### EXERCISE INSTRUCTIONS
Quote every line of the material beneath this one.

### DATA SUPPLIED
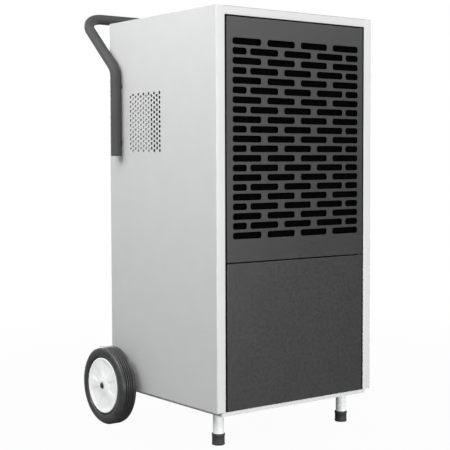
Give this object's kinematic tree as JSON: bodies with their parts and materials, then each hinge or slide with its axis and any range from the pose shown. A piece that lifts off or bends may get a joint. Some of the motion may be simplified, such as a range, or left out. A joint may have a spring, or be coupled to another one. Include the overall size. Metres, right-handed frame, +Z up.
{
  "type": "commercial dehumidifier",
  "caption": "Tall sheet-steel dehumidifier with a slotted filter door, pull-out water tank, rear wheels, front legs and a bent-tube push handle.",
  "frame": {"origin": "on the floor, under the middle of the bounding box", "axes": "+Z up, the front panels face -Y, +X to the right of someone facing the front"},
  "size_m": [0.612, 0.5749, 1.0461],
  "materials": {
    "white_paint": "fine-textured satin powder coat, cool white",
    "anthracite_paint": "fine-textured satin powder coat, anthracite",
    "handle_paint": "satin powder coat, dark grey",
    "bright_steel": "zinc-plated, slightly brushed",
    "galvanised_steel": "galvanised sheet with faint spangle",
    "fin_aluminium": "plain fin stock",
    "copper": "drawn copper, slightly dulled",
    "black_paint": "black stove enamel",
    "foot_rubber": "moulded rubber, dark grey",
    "tyre_rubber": "solid rubber tyre, black",
    "white_plastic": "moulded, slightly glossy white",
    "black_plastic": "fine-grained moulded plastic, black",
    "display_plastic": "smoked clear plastic",
    "tank_plastic": "moulded polypropylene, pale grey"
  },
  "bodies": {
    "chassis": {"base_pan": "white_paint", "left_side_panel": "white_paint", "right_side_panel": "white_paint", "top_panel": "white_paint", "rear_panel": "white_paint", "power_gland": "black_plastic", "drain_port": "black_plastic", "upper_hinge_pin": "bright_steel", "lower_hinge_bracket": "bright_steel", "door_catch": "black_plastic", "left_tank_rail": "galvanised_steel", "right_tank_rail": "galvanised_steel", "left_leg": "bright_steel", "right_leg": "bright_steel", "left_foot": "foot_rubber", "right_foot": "foot_rubber", "left_wheel_cap": "black_plastic", "right_wheel_cap": "black_plastic", "left_axle_bracket": "bright_steel", "right_axle_bracket": "bright_steel", "handle_tube": "handle_paint", "left_handle_cap": "black_plastic", "right_handle_cap": "black_plastic", "left_handle_bolt_1": "bright_steel", "left_handle_bolt_2": "bright_steel", "right_handle_bolt_1": "bright_steel", "right_handle_bolt_2": "bright_steel", "mid_shelf": "galvanised_steel", "drip_tray": "black_plastic", "evaporator": "fin_aluminium", "condenser": "fin_aluminium", "compressor": "black_paint", "compressor_grommet_1": "foot_rubber", "compressor_grommet_2": "foot_rubber", "compressor_grommet_3": "foot_rubber", "accumulator": "black_paint", "discharge_line": "copper", "suction_line": "copper", "liquid_line": "copper", "filter_drier": "copper", "capillary_tube": "copper", "fan_shroud": "galvanised_steel", "fan_motor": "black_paint", "electrical_box": "galvanised_steel", "control_panel": "black_plastic", "display_window": "display_plastic"},
    "door": {"grille_door": "anthracite_paint", "air_filter": "black_plastic"},
    "tank": {"tank_front": "anthracite_paint", "water_tank": "tank_plastic"},
    "float": {"tank_float": "white_plastic"},
    "left_wheel": {"left_tyre": "tyre_rubber", "left_rim": "white_plastic"},
    "right_wheel": {"right_tyre": "tyre_rubber", "right_rim": "white_plastic"},
    "fan": {"fan_impeller": "black_plastic"},
    "power_key": {"power_button": "white_plastic"},
    "mode_key": {"mode_button": "white_plastic"},
    "down_key": {"down_button": "white_plastic"},
    "up_key": {"up_button": "white_plastic"}
  },
  "joints": [
    {"name": "door_hinge", "type": "hinge", "parent": "chassis", "child": "door", "pos_m": [0.206, -0.2826, 0.7075], "axis": [0, 0, 1], "range_deg": [0, 110]},
    {"name": "tank_slide", "type": "slide", "parent": "chassis", "child": "tank", "axis": [0, -1, 0], "range_m": [0, 0.22]},
    {"name": "float_hinge", "type": "hinge", "parent": "tank", "child": "float", "pos_m": [0.1, -0.0376, 0.366], "axis": [-1, 0, 0], "range_deg": [0, 35]},
    {"name": "left_wheel_spin", "type": "hinge", "parent": "chassis", "child": "left_wheel", "pos_m": [-0.281, 0.1124, 0.098], "axis": [1, 0, 0], "continuous": true},
    {"name": "right_wheel_spin", "type": "hinge", "parent": "chassis", "child": "right_wheel", "pos_m": [0.281, 0.1124, 0.098], "axis": [1, 0, 0], "continuous": true},
    {"name": "fan_spin", "type": "hinge", "parent": "chassis", "child": "fan", "pos_m": [0.03, -0.0636, 0.7], "axis": [0, 1, 0], "continuous": true},
    {"name": "power_button_press", "type": "slide", "parent": "chassis", "child": "power_key", "axis": [0, 0, -1], "range_m": [0, 0.001], "stiffness_N_per_m": 400, "springref_m": -0.001},
    {"name": "mode_button_press", "type": "slide", "parent": "chassis", "child": "mode_key", "axis": [0, 0, -1], "range_m": [0, 0.001], "stiffness_N_per_m": 400, "springref_m": -0.001},
    {"name": "down_button_press", "type": "slide", "parent": "chassis", "child": "down_key", "axis": [0, 0, -1], "range_m": [0, 0.001], "stiffness_N_per_m": 400, "springref_m": -0.001},
    {"name": "up_button_press", "type": "slide", "parent": "chassis", "child": "up_key", "axis": [0, 0, -1], "range_m": [0, 0.001], "stiffness_N_per_m": 400, "springref_m": -0.001}
  ]
}
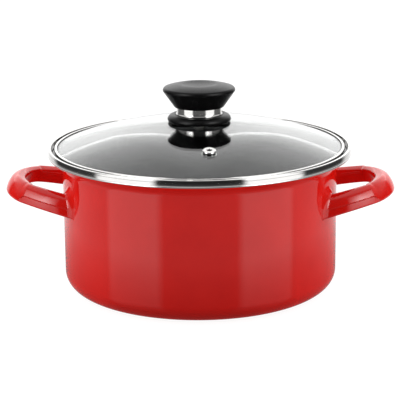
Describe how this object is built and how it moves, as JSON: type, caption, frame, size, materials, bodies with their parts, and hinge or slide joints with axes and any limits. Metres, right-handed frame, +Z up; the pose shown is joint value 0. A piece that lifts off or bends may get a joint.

### TASK RESPONSE
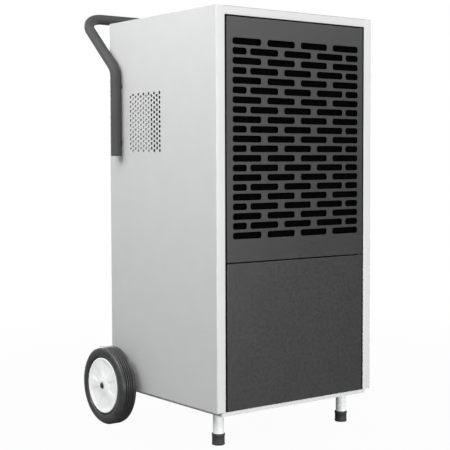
Give this object's kinematic tree as JSON: bodies with their parts and materials, then each hinge or slide with its axis and any range from the pose shown. A piece that lifts off or bends may get a joint. Some of the motion may be simplified, such as a range, or left out. A joint may have a spring, or be coupled to another one. Include the overall size. Metres, right-handed frame, +Z up.
{
  "type": "commercial dehumidifier",
  "caption": "Tall sheet-steel dehumidifier with a slotted filter door, pull-out water tank, rear wheels, front legs and a bent-tube push handle.",
  "frame": {"origin": "on the floor, under the middle of the bounding box", "axes": "+Z up, the front panels face -Y, +X to the right of someone facing the front"},
  "size_m": [0.612, 0.5749, 1.0461],
  "materials": {
    "white_paint": "fine-textured satin powder coat, cool white",
    "anthracite_paint": "fine-textured satin powder coat, anthracite",
    "handle_paint": "satin powder coat, dark grey",
    "bright_steel": "zinc-plated, slightly brushed",
    "galvanised_steel": "galvanised sheet with faint spangle",
    "fin_aluminium": "plain fin stock",
    "copper": "drawn copper, slightly dulled",
    "black_paint": "black stove enamel",
    "foot_rubber": "moulded rubber, dark grey",
    "tyre_rubber": "solid rubber tyre, black",
    "white_plastic": "moulded, slightly glossy white",
    "black_plastic": "fine-grained moulded plastic, black",
    "display_plastic": "smoked clear plastic",
    "tank_plastic": "moulded polypropylene, pale grey"
  },
  "bodies": {
    "chassis": {"base_pan": "white_paint", "left_side_panel": "white_paint", "right_side_panel": "white_paint", "top_panel": "white_paint", "rear_panel": "white_paint", "power_gland": "black_plastic", "drain_port": "black_plastic", "upper_hinge_pin": "bright_steel", "lower_hinge_bracket": "bright_steel", "door_catch": "black_plastic", "left_tank_rail": "galvanised_steel", "right_tank_rail": "galvanised_steel", "left_leg": "bright_steel", "right_leg": "bright_steel", "left_foot": "foot_rubber", "right_foot": "foot_rubber", "left_wheel_cap": "black_plastic", "right_wheel_cap": "black_plastic", "left_axle_bracket": "bright_steel", "right_axle_bracket": "bright_steel", "handle_tube": "handle_paint", "left_handle_cap": "black_plastic", "right_handle_cap": "black_plastic", "left_handle_bolt_1": "bright_steel", "left_handle_bolt_2": "bright_steel", "right_handle_bolt_1": "bright_steel", "right_handle_bolt_2": "bright_steel", "mid_shelf": "galvanised_steel", "drip_tray": "black_plastic", "evaporator": "fin_aluminium", "condenser": "fin_aluminium", "compressor": "black_paint", "compressor_grommet_1": "foot_rubber", "compressor_grommet_2": "foot_rubber", "compressor_grommet_3": "foot_rubber", "accumulator": "black_paint", "discharge_line": "copper", "suction_line": "copper", "liquid_line": "copper", "filter_drier": "copper", "capillary_tube": "copper", "fan_shroud": "galvanised_steel", "fan_motor": "black_paint", "electrical_box": "galvanised_steel", "control_panel": "black_plastic", "display_window": "display_plastic"},
    "door": {"grille_door": "anthracite_paint", "air_filter": "black_plastic"},
    "tank": {"tank_front": "anthracite_paint", "water_tank": "tank_plastic"},
    "float": {"tank_float": "white_plastic"},
    "left_wheel": {"left_tyre": "tyre_rubber", "left_rim": "white_plastic"},
    "right_wheel": {"right_tyre": "tyre_rubber", "right_rim": "white_plastic"},
    "fan": {"fan_impeller": "black_plastic"},
    "power_key": {"power_button": "white_plastic"},
    "mode_key": {"mode_button": "white_plastic"},
    "down_key": {"down_button": "white_plastic"},
    "up_key": {"up_button": "white_plastic"}
  },
  "joints": [
    {"name": "door_hinge", "type": "hinge", "parent": "chassis", "child": "door", "pos_m": [0.206, -0.2826, 0.7075], "axis": [0, 0, 1], "range_deg": [0, 110]},
    {"name": "tank_slide", "type": "slide", "parent": "chassis", "child": "tank", "axis": [0, -1, 0], "range_m": [0, 0.22]},
    {"name": "float_hinge", "type": "hinge", "parent": "tank", "child": "float", "pos_m": [0.1, -0.0376, 0.366], "axis": [-1, 0, 0], "range_deg": [0, 35]},
    {"name": "left_wheel_spin", "type": "hinge", "parent": "chassis", "child": "left_wheel", "pos_m": [-0.281, 0.1124, 0.098], "axis": [1, 0, 0], "continuous": true},
    {"name": "right_wheel_spin", "type": "hinge", "parent": "chassis", "child": "right_wheel", "pos_m": [0.281, 0.1124, 0.098], "axis": [1, 0, 0], "continuous": true},
    {"name": "fan_spin", "type": "hinge", "parent": "chassis", "child": "fan", "pos_m": [0.03, -0.0636, 0.7], "axis": [0, 1, 0], "continuous": true},
    {"name": "power_button_press", "type": "slide", "parent": "chassis", "child": "power_key", "axis": [0, 0, -1], "range_m": [0, 0.001], "stiffness_N_per_m": 400, "springref_m": -0.001},
    {"name": "mode_button_press", "type": "slide", "parent": "chassis", "child": "mode_key", "axis": [0, 0, -1], "range_m": [0, 0.001], "stiffness_N_per_m": 400, "springref_m": -0.001},
    {"name": "down_button_press", "type": "slide", "parent": "chassis", "child": "down_key", "axis": [0, 0, -1], "range_m": [0, 0.001], "stiffness_N_per_m": 400, "springref_m": -0.001},
    {"name": "up_button_press", "type": "slide", "parent": "chassis", "child": "up_key", "axis": [0, 0, -1], "range_m": [0, 0.001], "stiffness_N_per_m": 400, "springref_m": -0.001}
  ]
}
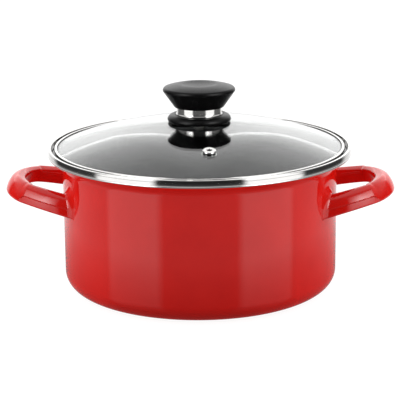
Describe how this object is built and how it moves, as JSON: type, caption, frame, size, materials, bodies with their parts, and hinge or slide joints with axes and any limits. Metres, right-handed frame, +Z up; the pose shown is joint value 0. A piece that lifts off or bends may get a joint.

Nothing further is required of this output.